If I ask you what the odds of a dice rolling a 4 are, you would likely conclude 1 in 6. If I then tell you the die previously rolled a 4 six times in a row, you might be assign a greater likelihood on the dice rolling a 4, or the contrarians might say less. Although the dice has no memory, people do, and it affects their decision making. As we saw in Langer's research, the very act of participation changes one's sense of value. Thus the novice trader's new tools and research may act to instill excessive confidence in the decision making process.
Mental Accounting
In considering the past, investors often rely on what Novel Prize winner Richard Thaler dubs “mental accounting”. Sums of money are categorized as “losses” or gains” and then treated differently, counter to what the rational model of economics would predict. One experiment that demonstrates this by Hal Arkes and Catherine Blumer showing how the labels we assign costs affect our decision making. They asked subjects to consider this scenario:
“A family has tickets to a basketball game, which they have been anticipating for some time. The tickets are worth $40. On the day of the game there is a big snowstorm. Although they can still go to the game, the snowstorm will cause a hassle that reduces the pleasure of watching the game. Is the family more likely to go to the game if they purchased the ticket for $40 or if the tickets were given to them for free?”
The typical response was that the family was more likely to attend if they purchased the tickets. The cost is the same in either scenario. But the decision to attend affects the outcome people choose. By purchasing the ticket, the mental account of a cost for attending the show is created. To “close this with a loss” is aversive, and people believe that the goal must be attained by purchasing another ticket.
Not only was the basis of the decision factored, but it was shown that timing mattered as well:
“A family has long anticipated going to the basketball game, which will take place next week. On the day of the game there is a snowstorm. Is the family more likely to go to the game if they purchased the $40 tickets 1 year ago or yesterday?”

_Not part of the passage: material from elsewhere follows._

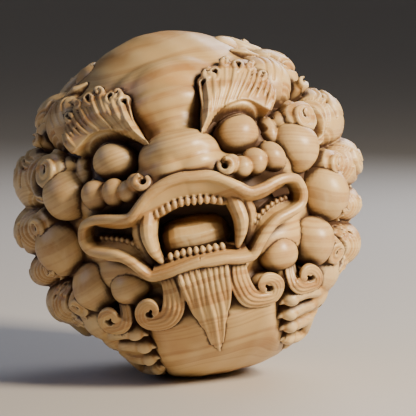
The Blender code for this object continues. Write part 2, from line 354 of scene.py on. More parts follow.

In this scenario, subjects thought the family would be more likely to attend if they just purchased the tickets. Although the time value of the money spent would be greater from a purchase a year ago, the psychological cost has diminished over time, and people are less likely to be hurt by the cost.
Risk Aversion
Mental accounting also accounts for the risk behavior traders exhibit. Richard Thaler also showed that people are more likely to accept a wager on a coin toss if they had just been rewarded money than if they had not. This “windfall” profit is classified as a bonus, and thus risk capital. The percentage of economics students willing to accept a bet of $4.50 in a coin toss went from 41% when they were not given any money to 77% when they were given $15.